É, talvez, o modo como esses trabalhos se inserem no tecido urbano ou no ambiente dos museus e galerias que nos permite imaginar como se espalham, se esparramam, se espraiam, tomando conta de tudo, aos poucos mas inevitavelmente, como num bom conto de ficção científica ou num sonho não tão bom. É a maneira como se camuflam, como se acomodam com facilidade, sobrepondo-se à realidade sem alarde, como se sempre tivessem estado ali ou pertencessem naturalmente ao espaço que parasitam. Mas é também a escala e o uso dos materiais, a necessidade que a artista tem de ver as idéias ganharem corpo de uma forma que a literatura (ou o texto crítico) não poderia realizar. Nenhuma descrição do trabalho ou da idéia que o origina se comporta como a matéria. Isso sempre é assim, já se sabe.
Mas aqui, entretanto, muitas vezes o que se pode imaginar é maior, mais limpo, mais bonito, mais intenso, do que a obra real.
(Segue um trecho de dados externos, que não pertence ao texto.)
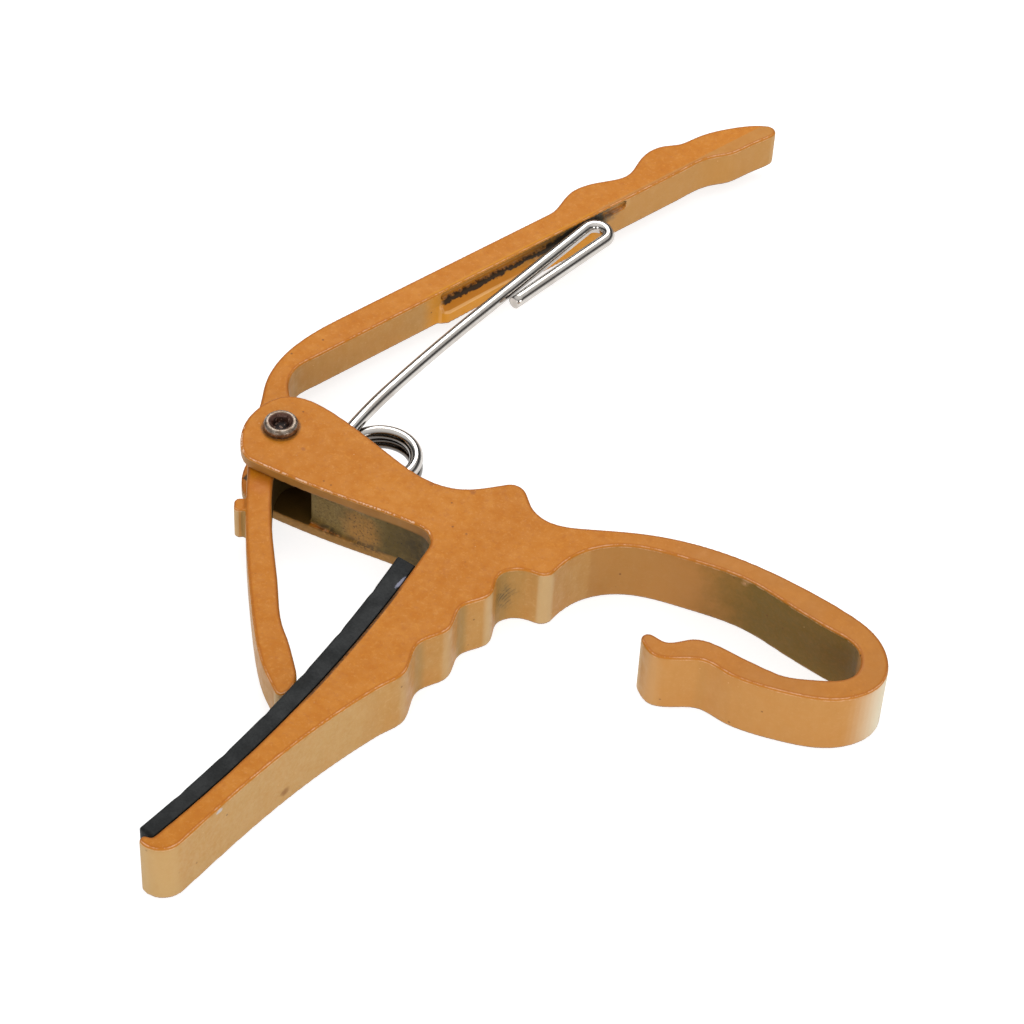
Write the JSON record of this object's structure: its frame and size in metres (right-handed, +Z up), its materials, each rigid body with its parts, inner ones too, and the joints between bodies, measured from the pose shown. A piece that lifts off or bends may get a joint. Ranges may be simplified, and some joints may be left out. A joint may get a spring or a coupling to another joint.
{
  "type": "guitar capo",
  "caption": "Spring-loaded trigger capo lying on its side, with a padded curved string bar, a pivoting lever handle and a curled tail.",
  "frame": {"origin": "centre of the whole capo's bounding box, at the height of the side face it lies on", "axes": "+Z up through the thickness, along the pivot axis; +Y towards the tip of the lever handle; +X towards the curled tail"},
  "size_m": [0.0996, 0.1646, 0.0112],
  "materials": {
    "frame_casting": "worn ochre-orange enamel, satin",
    "lever_casting": "worn ochre-orange enamel, satin",
    "torsion_spring": "polished nickel-plated spring wire",
    "string_pad": "matt charcoal rubber",
    "pad_adhesive": "thin film of contact adhesive",
    "pivot_screw": "turned steel, dirty hexagon socket",
    "thrust_washer_lower": "plain steel shim",
    "thrust_washer_upper": "plain steel shim"
  },
  "bodies": {
    "frame": {"frame_casting": "frame_casting", "string_pad": "string_pad", "pad_adhesive": "pad_adhesive", "pivot_screw": "pivot_screw", "thrust_washer_lower": "thrust_washer_lower", "thrust_washer_upper": "thrust_washer_upper"},
    "lever": {"lever_casting": "lever_casting"},
    "spring": {"torsion_spring": "torsion_spring"}
  },
  "joints": [
    {"name": "lever_pivot", "type": "hinge", "parent": "frame", "child": "lever", "pos_m": [-0.03996, -0.01563, 0.005], "axis": [0, 0, 1], "range_deg": [-40, 0], "stiffness_Nm_per_rad": 1.7, "springref_deg": 26.93},
    {"name": "spring_flex", "type": "hinge", "parent": "frame", "child": "spring", "pos_m": [-0.02836, -0.00893, 0.005], "axis": [0, 0, 1], "range_deg": [-49.3, 0], "deforming": ["torsion_spring"]}
  ],
  "couplings": [
    {"joint": "spring_flex", "follows": "lever_pivot", "ratio": 1.22}
  ]
}
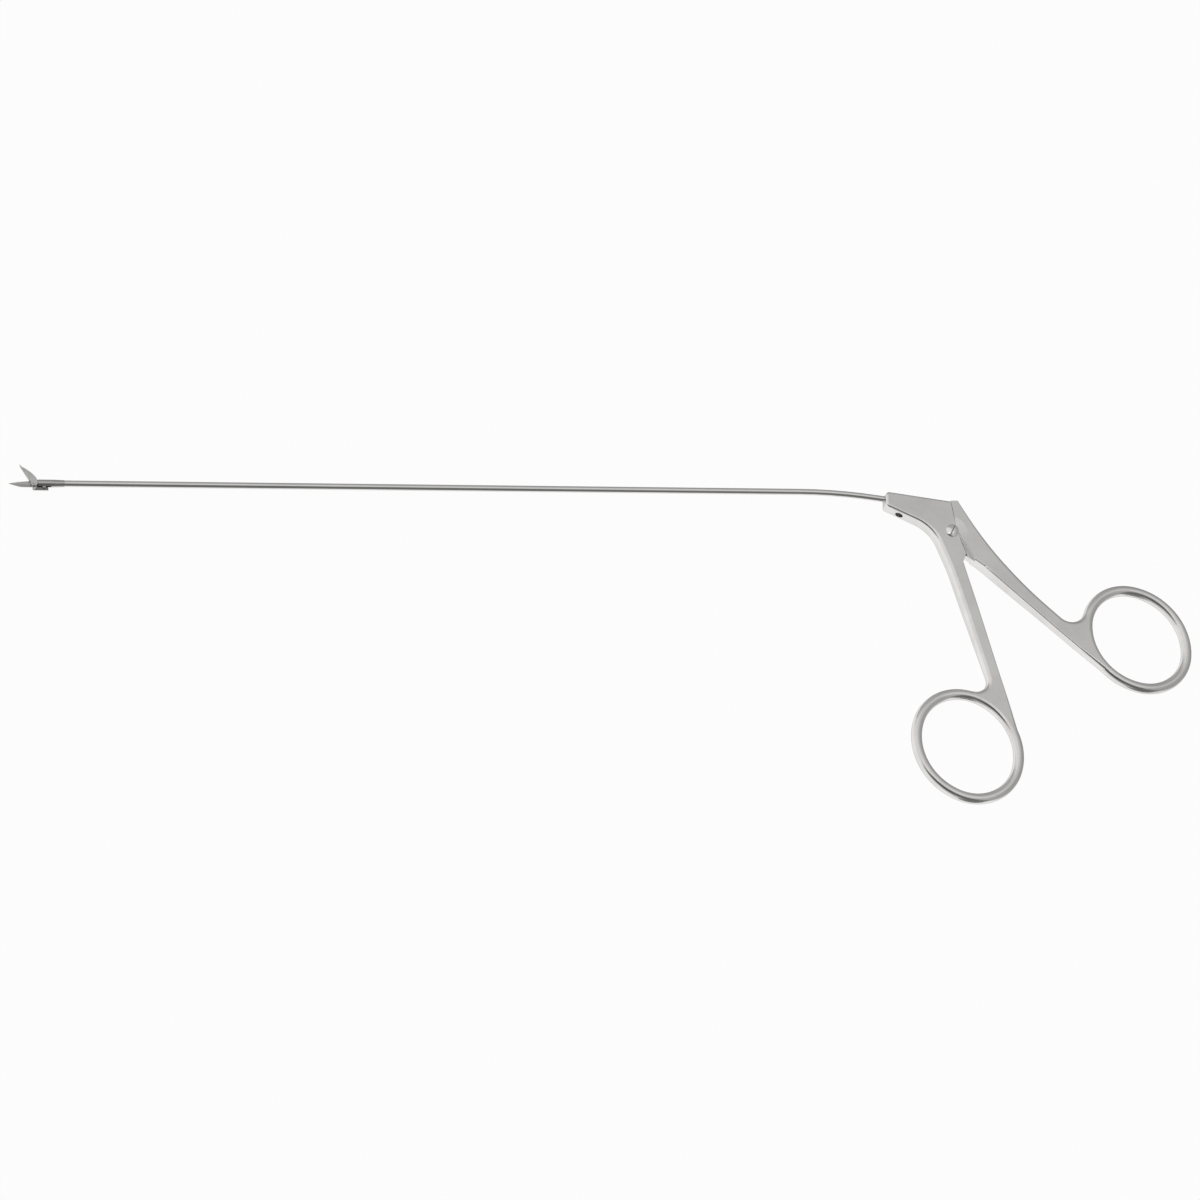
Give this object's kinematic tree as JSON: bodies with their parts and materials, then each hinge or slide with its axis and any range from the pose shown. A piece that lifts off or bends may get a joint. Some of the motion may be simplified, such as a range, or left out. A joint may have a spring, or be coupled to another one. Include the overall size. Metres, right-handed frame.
{
  "type": "alligator scissors",
  "caption": "Long-shaft ring-handled scissors: a rod in a thin bent tube pulls a short hinged blade shut against a fixed one.",
  "frame": {"origin": "under the middle of the overall box, level with the handles' lower flat faces", "axes": "+X along the shaft from the jaw to the handles, +Y up in the handles' plane towards the shaft, +Z through the thickness towards the pivot screw's head"},
  "size_m": [0.3095, 0.094, 0.0045],
  "materials": {
    "handle_steel": "satin stainless steel",
    "tube_steel": "polished stainless steel tube",
    "jaw_steel": "matt blasted stainless steel",
    "screw_steel": "polished stainless steel",
    "rod_steel": "drawn stainless steel wire"
  },
  "bodies": {
    "fixed": {"front_handle": "handle_steel", "shaft_tube": "tube_steel", "tube_set_screw": "screw_steel", "fixed_blade": "jaw_steel", "blade_rivet": "screw_steel", "pivot_screw": "screw_steel"},
    "rear_handle": {"rear_handle": "handle_steel", "rod_pin": "screw_steel"},
    "pull_rod": {"pull_rod": "rod_steel", "rod_end": "rod_steel", "link_rear_rivet": "screw_steel"},
    "moving_blade": {"moving_blade": "jaw_steel"},
    "drag_link": {"drag_link": "jaw_steel", "link_front_rivet": "screw_steel"}
  },
  "joints": [
    {"name": "handle_pivot", "type": "hinge", "parent": "fixed", "child": "rear_handle", "pos_m": [0.09163, 0.03006, 0.0019], "axis": [0, 0, -1], "range_deg": [0, 8.43]},
    {"name": "rod_slide", "type": "slide", "parent": "fixed", "child": "pull_rod", "axis": [1, 0, 0], "range_m": [0, 0.0011]},
    {"name": "blade_hinge", "type": "hinge", "parent": "fixed", "child": "moving_blade", "pos_m": [-0.14899, 0.04182, 0.0019], "axis": [0, 0, 1], "range_deg": [0, 57.5]},
    {"name": "link_hinge", "type": "hinge", "parent": "pull_rod", "child": "drag_link", "pos_m": [-0.14651, 0.041, 0.0019], "axis": [0, 0, -1], "range_deg": [0, 13.95]}
  ],
  "couplings": [
    {"joint": "rod_slide", "follows": "handle_pivot", "m_per_rad": 0.0074567},
    {"joint": "blade_hinge", "follows": "handle_pivot", "ratio": 6.8241},
    {"joint": "link_hinge", "follows": "handle_pivot", "ratio": 1.6559}
  ]
}
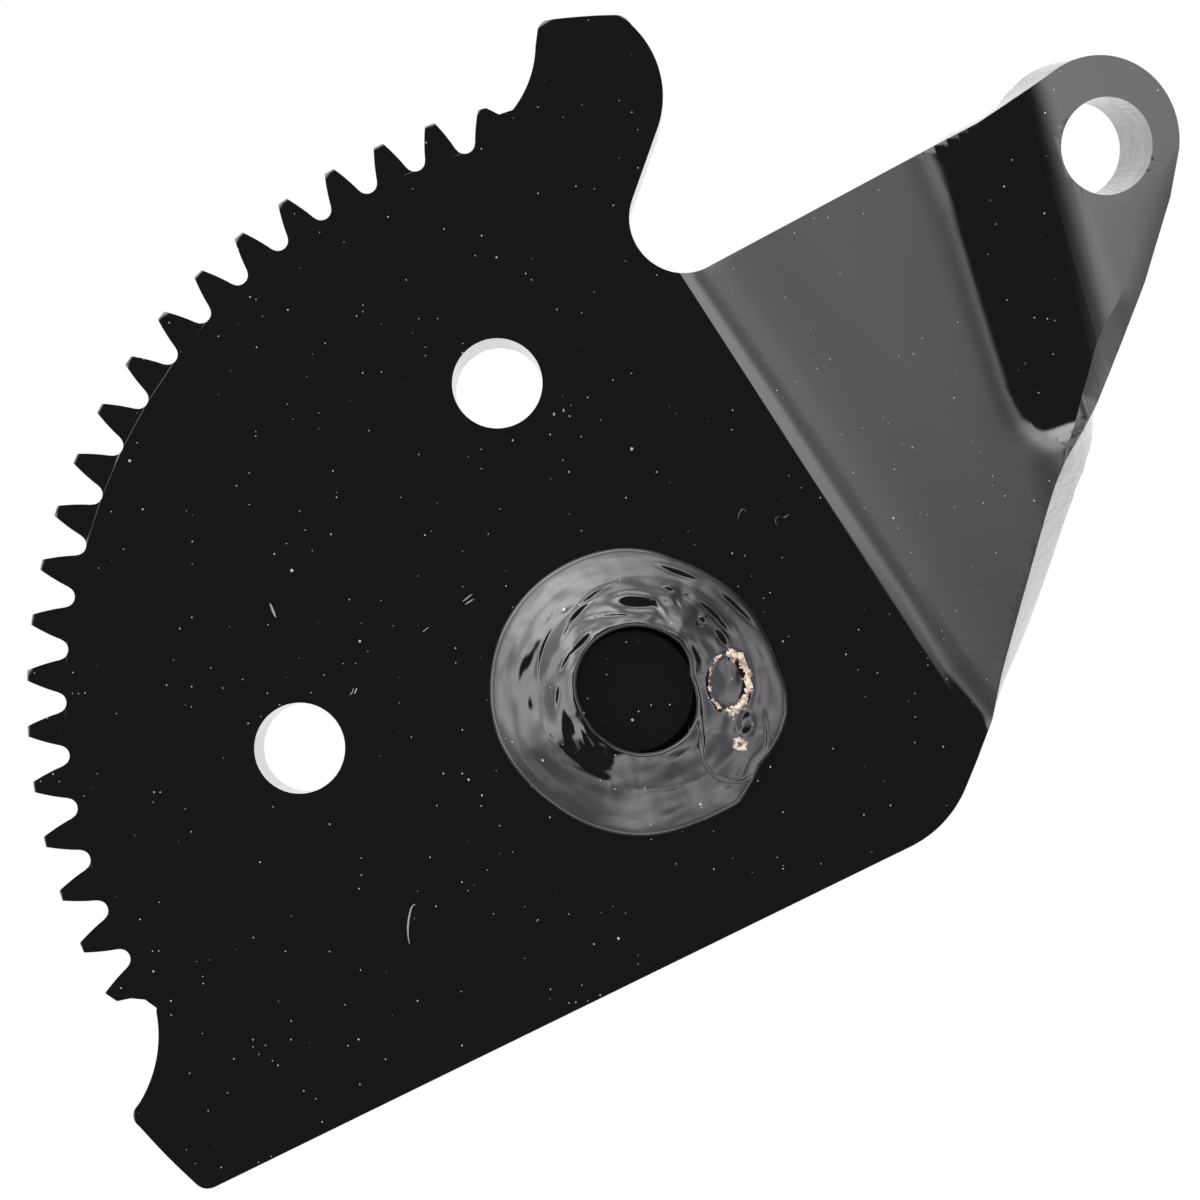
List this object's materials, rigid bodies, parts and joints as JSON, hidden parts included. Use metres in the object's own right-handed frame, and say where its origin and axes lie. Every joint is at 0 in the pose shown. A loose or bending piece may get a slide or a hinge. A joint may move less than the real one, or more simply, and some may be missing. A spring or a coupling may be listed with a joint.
{
  "type": "sector gear",
  "caption": "Painted steel sector gear: a toothed plate with bolt holes and a cranked lever arm, welded to a round pivot shaft.",
  "frame": {"origin": "on the axis of the teeth and the pivot shaft, at the plate's back face", "axes": "+Z along the shaft's axis toward the front face, which is the welded one; +Y up and +X right as the front face is seen, with the teeth at the left"},
  "size_m": [0.1368, 0.1438, 0.0959],
  "materials": {
    "black_paint": "gloss",
    "black_paint_weld": "gloss, over rippled weld metal",
    "shaft_steel": "gloss"
  },
  "bodies": {
    "root": {"sector_plate": "black_paint", "pivot_shaft": "shaft_steel", "weld_bead": "black_paint_weld"}
  },
  "joints": []
}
Há uma negociação entre a concepção primeira e as possibilidades concretas. É necessário um ajuste, uma acomodação. E encontrar a concretude do projeto é muitas vezes acompanhado de uma certa frustração, da constatação de que só assim a idéia se faz possível no mundo. E o mundo, meio a contra-gosto, se faz assim também visível, revela todos seus limites e suas leis, as físicas e as civis.
Matemática rápida nasceu de uma realidade encontrada e poderia se dizer que a primeira existência do trabalho foi esse achado: a estrutura do que viria a ser um condomínio residencial, ainda inabitado, margeando uma estrada semi-deserta, de noite. Não vi, mas imagino o que me contaram: o terreno plano e loteado, as ruas asfaltadas e o pavimento das calçadas, as áreas cimentadas para as casas, a rede de água e esgoto invisível mas presente em bueiros, a rede elétrica pronta e os postes de luz. Acesos no meio do nada.
O projeto inicial era, talvez, mais próximo à visão que o originou do que a construção que pode ser vista hoje na Barra Funda: um caminho calçado e iluminado criando um e vários percursos sobre uma área de vegetação nativa no Parque do Ibirapuera. A sobreposição de um território traçado, preparado para passos humanos, no verde mais puro e mais denso do maior parque da cidade.
Matemática rápida mudou de lugar. A calçada (que comporta um indivíduo de cada vez ou vários enfileirados) os postes e as árvores subiram em outra calçada, com seus postes e árvores. O trabalho repete, mesmo as fendas, as trincas, o cimento mal feito e os buracos precoces do pavimento que o acolhe - ou suporta. Os mesmos materiais foram usados pelos mesmos funcionários para criar a realidade duplicada, levemente descompassada, que é essa Matemática rápida. A iluminação noturna da rua é em dobro e as árvores novas, pequenas, esperam à sombra das grandes que já estavam lá. Os sacos de lixo e as pessoas cansadas se apóiam e espalham por todos os postes, os velhos e os novos. Rapidamente a cidade se adapta, os cachorros e gatos da cidade procriam, para subir em mais árvores e molhar mais postes.
Carla Zaccagnini (Buenos Aires, 1973) é mestre em poéticas visuais pela ECA-USP, integra o corpo editorial da revista Número e é artista representada pela Galeria Vermelho, em São Paulo.